Thanks for the reply. I don't quite understand why guessing whether there is an intermediate type would be so magical, though. Let's simplify: data A data B class IsNotFirst a class IsAfter b a instance (IsAfter b a) => IsNotFirst a instance IsAfter B A Here we've separated out the ambiguous type issue from the unification. Note that *already*, if I query with undefined::(IsNotFirst A => a), I get: No instance for (IsAfter b A) arising from a use of ‘t’ The type variable ‘b’ is ambiguous Note: there is a potential instance available: instance [overlap ok] IsAfter B A Generally, GHC is doing the work that I wanted it to *in the error message*. In what sense, then, is this impossible? And why is there some inexcusable use of CWA here? Instances already have (if you squint) a negation-as-failure semantics. "instance (IsAfter b a) => IsNotFirst a" doesn't *in that sense* look that different to me than "instance (IsSecond a) => IsNotFirst a": adding extra instance declarations can 'change the truth-value' of the right-hand side. Thanks again, Julian On Thu, Jun 26, 2014 at 1:58 AM, Andras Slemmer <0slemi0@gmail.com> wrote:
Think about what you're asking from the compiler. If it sees a (Path a c) constraint it would have to magically guess whether there is an intermediate type b for which (Path a b) and (Path b c), which is impossible.

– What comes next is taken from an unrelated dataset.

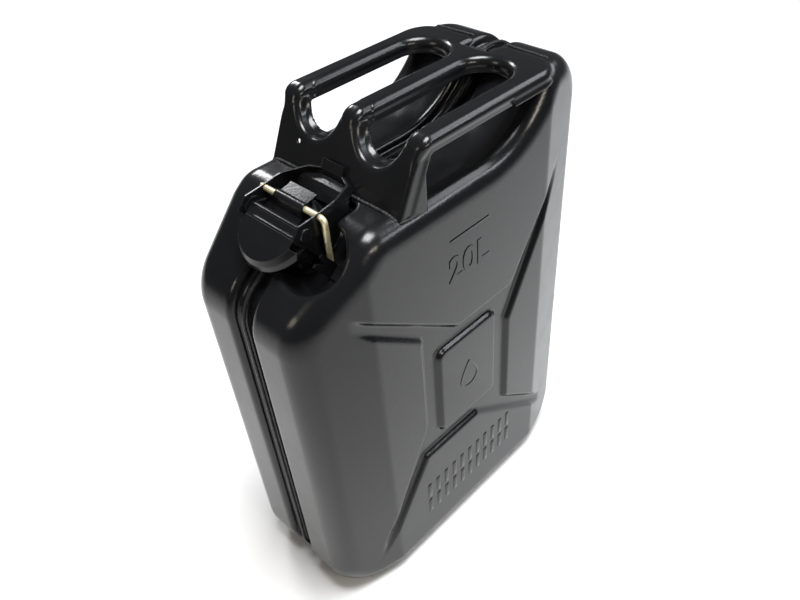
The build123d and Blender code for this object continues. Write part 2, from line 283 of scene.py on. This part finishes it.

Logic programming relies on the closed world assumption, meaning that if a statement cannot be proven within the closed world we are working in then it is false. Haskell typeclasses don't work like this; there is no closed world of types, so the compiler cannot "refute" a constraint.
In prolog you'd have something like this: path(A,C) :- path(A,B), path(B,C). (havent used prolog for a while so syntax might be off)
If you translate this to first order logic you'd have: \forall A,C.(path(A,C) <- \exists B.(path(A,B)^path(B,C)))
It is the existential that is emulated with the cwa and cannot be emulated in haskell's typesystem.